York summoned the Irish Parliament at Drogheda in 1460: this Parliament ordered "Thomas Bathe" - referred to ominously as the "pretended Lord Louth" - to appear and answer numerous charges, of which the most serious was his alleged torture of Dr Stackpole in 1449. Understandably Bathe did not choose to appear. He was outlawed and deprived of his estates, although it seems that he was able to have a portion of them regranted to his son John Bathe of Ardee. It was explicitly stated in the verdict of Parliament that Bathe "shall never have place in the Parliament of this land or hold any office under the King's grant".

==Later years==

Despite the triumph of the Yorkist cause in 1461, Bathe's disgrace was not permanent: York's son, the new King Edward IV, where possible followed a policy of reconciliation with his former enemies.

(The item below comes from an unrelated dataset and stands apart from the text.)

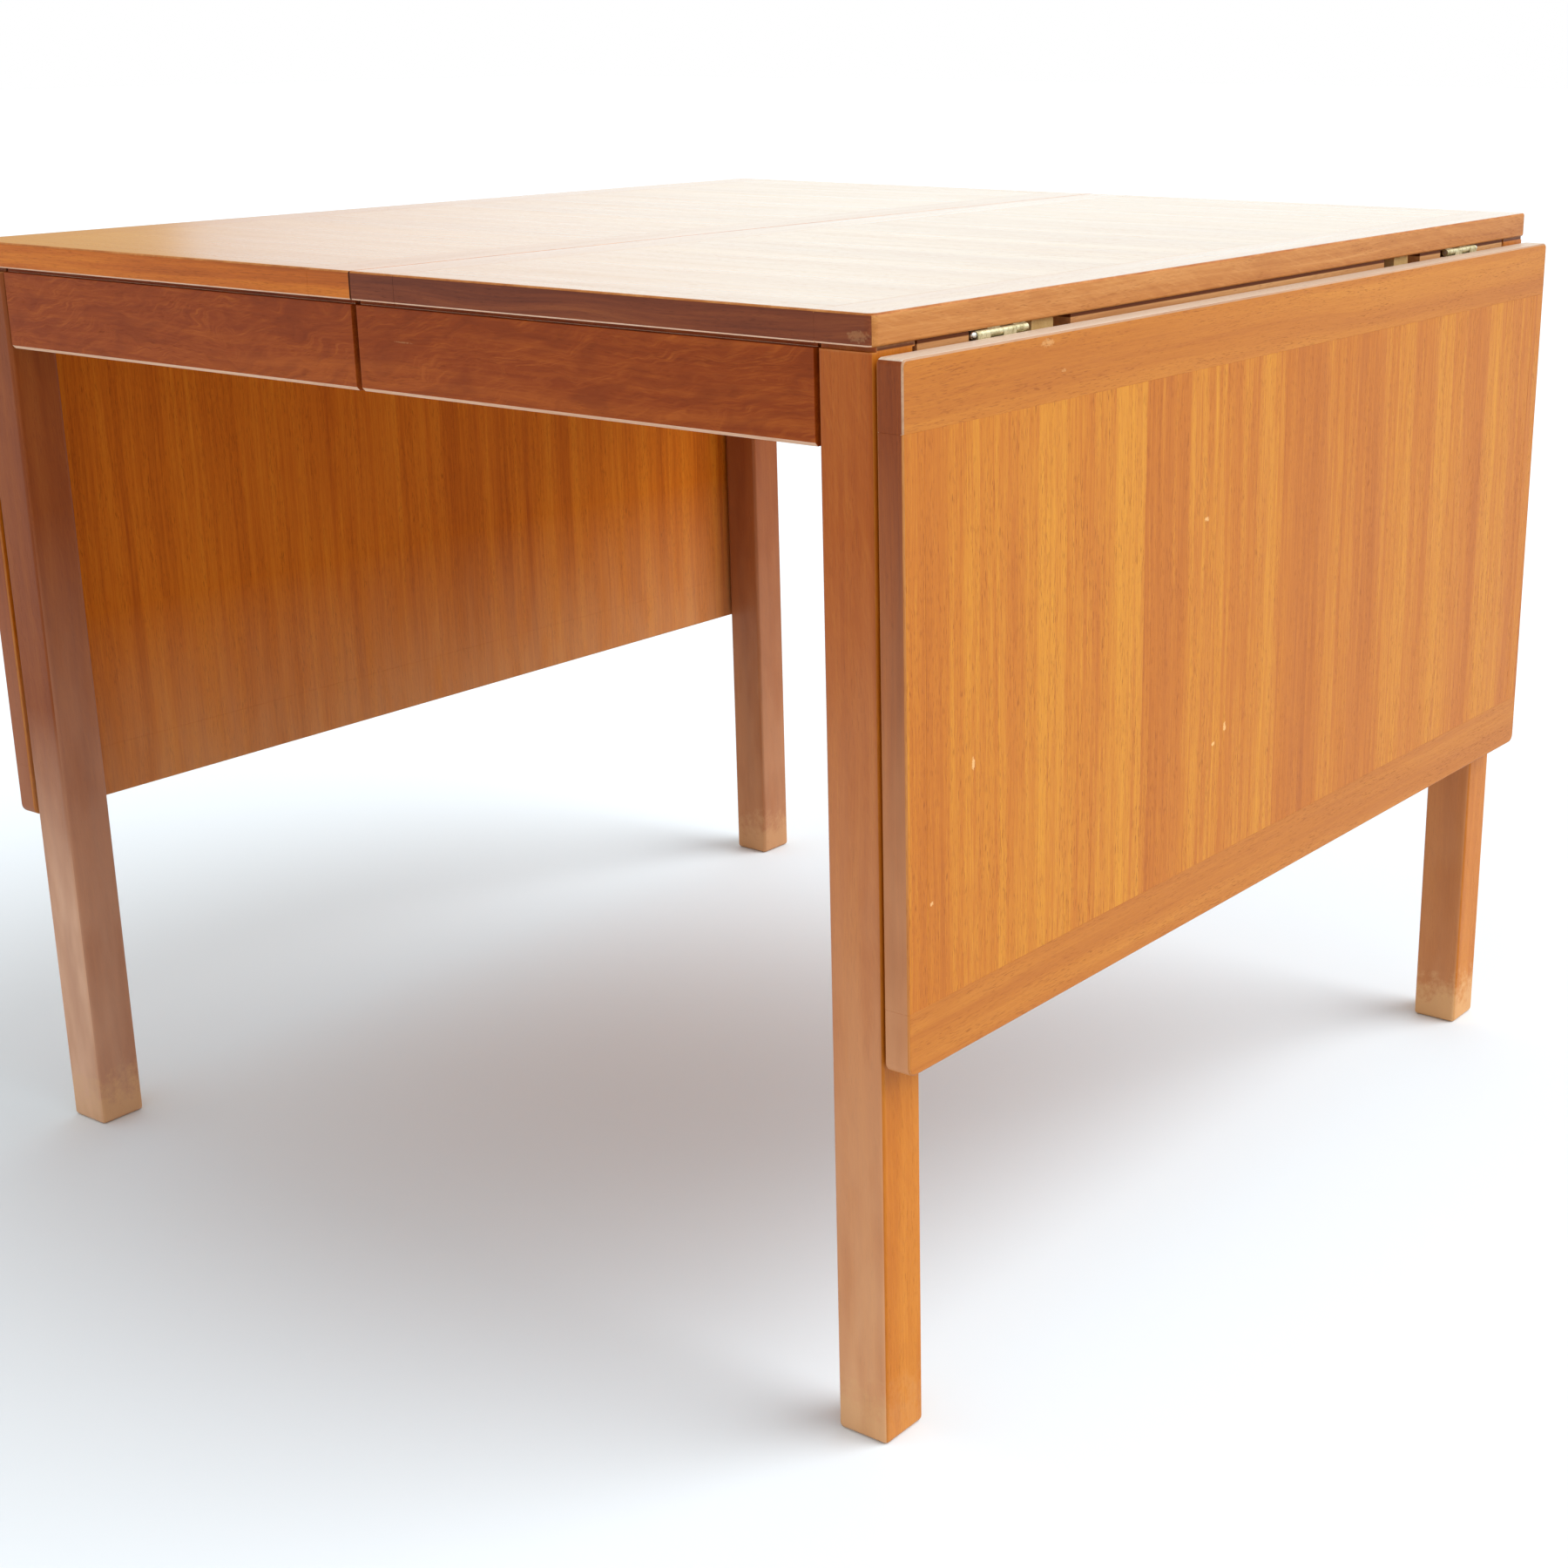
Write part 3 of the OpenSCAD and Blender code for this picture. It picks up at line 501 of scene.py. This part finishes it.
def metal(name, colour, stain, roughness, brushed):
    """A metal with fine brushing along Y, dull stains and a few small pits."""
    material, t = new_material(name)
    place = t.split(t.add("ShaderNodeTexCoord").outputs["Object"])

    def pattern(sizes, **options):
        return t.noise(t.join(*(t.math("DIVIDE", v, by) for v, by in zip(place, sizes))), **options)

    streaks = pattern(STREAK_SIZE, roughness=0.6)
    cloud = pattern(STAIN_SIZE, detail=4.0, roughness=0.65)
    pits = t.span(pattern(PIT_SIZE, detail=1.0), 0.62, 0.70)
    tarnish = t.math("ADD", t.span(cloud, 0.42, 0.68), t.math("MULTIPLY", pits, 0.5), clamp=True)
    tint = t.mix(tarnish, colour, stain)
    streaked = t.span(streaks, 0.3, 0.7, roughness - 0.05, roughness + 0.08)
    gloss = t.math("MULTIPLY_ADD", tarnish, 0.22, streaked)
    height = t.sum((brushed, streaks), (-0.6, pits))
    bump = {"Strength": 0.3, "Distance": METAL_RELIEF, "Height": height}
    relief = t.add("ShaderNodeBump", bump).outputs[0]
    shader = t.add("ShaderNodeBsdfPrincipled", {"Base Color": tint, "Roughness": gloss, "Normal": relief})
    shader.inputs["Metallic"].default_value = 1.0
    t.add("ShaderNodeOutputMaterial", {0: shader.outputs[0]})
    return material


def make_metals():
    return {
        "brass": metal("aged_brass", linear(220, 214, 178), linear(158, 146, 106), 0.38, 0.5),
        "pin": metal("bright_pin_steel", linear(216, 216, 208), linear(150, 148, 140), 0.34, 0.3),
        "screw": metal("plated_screw_steel", linear(200, 196, 182), linear(120, 112, 98), 0.34, 0.4),
    }


# ---- Meshes ----

# Edges that turn by more than this are shaded sharp
SHARP_ANGLE = math.radians(42)
TINY = 1e-6
BODY_OF_NODE = {n: body for body, nodes in frame["record"]["behaviour"]["bodies"].items() for n in nodes}


def round_edges(bm, chosen, radius, steps):
    edges = [e for e in bm.edges if chosen(e)]
    if edges:
        bmesh.ops.bevel(
            bm, geom=edges, offset=radius, offset_type="OFFSET", segments=steps, profile=0.5,
            affect="EDGES", clamp_overlap=True)


def cuboid(bm, lo, hi):
    made = bmesh.ops.create_cube(bm, size=1.0)["verts"]
    middle, size = (lo + hi) / 2, hi - lo
    for v in made:
        v.co = middle + Vector(v.co[i] * size[i] for i in range(3))


def both_at(edge, axis, value):
    return all(abs(v.co[axis] - value) < TINY for v in edge.verts)


def sharper_than(angle):
    return lambda edge: edge.calc_face_angle(0) > angle


def finish_piece(bm, node, materials):
    """Makes bm the smooth-shaded piece that stands for a node and moves with it. Flat faces stay flat."""
    bm.normal_update()
    for face in bm.faces:
        face.smooth = True
    for edge in bm.edges:
        edge.smooth = len(edge.link_faces) == 2 and edge.calc_face_angle(0) < SHARP_ANGLE
    mesh = bpy.data.meshes.new(node + "_wood")
    bm.to_mesh(mesh)
    bm.free()
    for material in materials:
        mesh.materials.append(material)
    piece = bpy.data.objects.new(node + "_wood", mesh)
    bpy.context.scene.collection.objects.link(piece)
    weigh = piece.modifiers.new("flat_faces", "WEIGHTED_NORMAL")
    weigh.keep_sharp = True
    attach(piece, BODY_OF_NODE[node])
    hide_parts(node)


# ---- Boards ----

# A board's own axes, as it lies raised, are u outwards from the table's middle, v along its edge and w up
ARRIS_UP, ARRIS_LOW, JOINT_EDGE, SEAM_EDGE = 2.0 * MM, 1.8 * MM, 0.15 * MM, 0.6 * MM
CORNER_R = {"end_band": 6 * MM, "hinge_band": 4 * MM, "free_band": 7 * MM}
CORNER_STEPS, ARRIS_STEPS, SEAM_STEPS = 6, 4, 2
# Edges that turn by more than this, in radians, are taken to be unrounded
RIGHT_ANGLED = 1.2
# Which of a board part's sides are outer edges of the board. The front is towards -Y.
OUTER_SIDES = {
    "panel": (), "end_band": ("u+", "v+", "v-"), "seam_band": ("u-", "v+", "v-"),
    "hinge_band": ("u-", "v+", "v-"), "free_band": ("u+", "v+", "v-"),
    "front_strip": ("front",), "back_strip": ("back",),
}
BOARD_PARTS = {
    "top": ("panel", "end_band", "seam_band", "front_strip", "back_strip"),
    "leaf": ("panel", "hinge_band", "free_band", "front_strip", "back_strip"),
}
# A board part's materials, in order
FACE, BACK, END_LIP, SIDE_LIP, ARRIS_FACE, LOW_ARRIS, SEAM_LINE = range(7)
# How much of its normal is up or down, at least, in a flat face, in a joint's eased edge, and in an arris
LEVEL, JOINT_LEVEL, ARRIS_LEVEL = 0.97, 0.5, 0.2
# How much of its normal is along both u and v, at least, in the upright edge round at the seam
SEAM_TURN = 0.2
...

Bathe's estates were restored to him in 1472 and even his much-disputed title of Baron Louth was acknowledged: in 1468 he used the title when witnessing a royal grant of murage (the right to levy a toll for the upkeep of the town walls) to the town of Drogheda, and a statute of 1476 appoints Thomas Bathe "Lord and Baron of Louth" as one of the commissioners to fix the boundaries of County Louth. He was appointed Chief Baron of the Irish Exchequer in 1473 and held office until 1478 when he apparently died. He had at least one son, John Bathe of Ardee, but the title Baron Louth seems to have lapsed on his death. It was recreated for the Plunkett family in 1541. He also had cousins, including presumably the John Bathe who was admitted to Lincoln's Inn in 1475-6. Members of the Bathe family in later generations achieved distinction as judges. James Bathe, who died in 1570, and was like Thomas a Chief Baron of the Exchequer, was one of his cousins.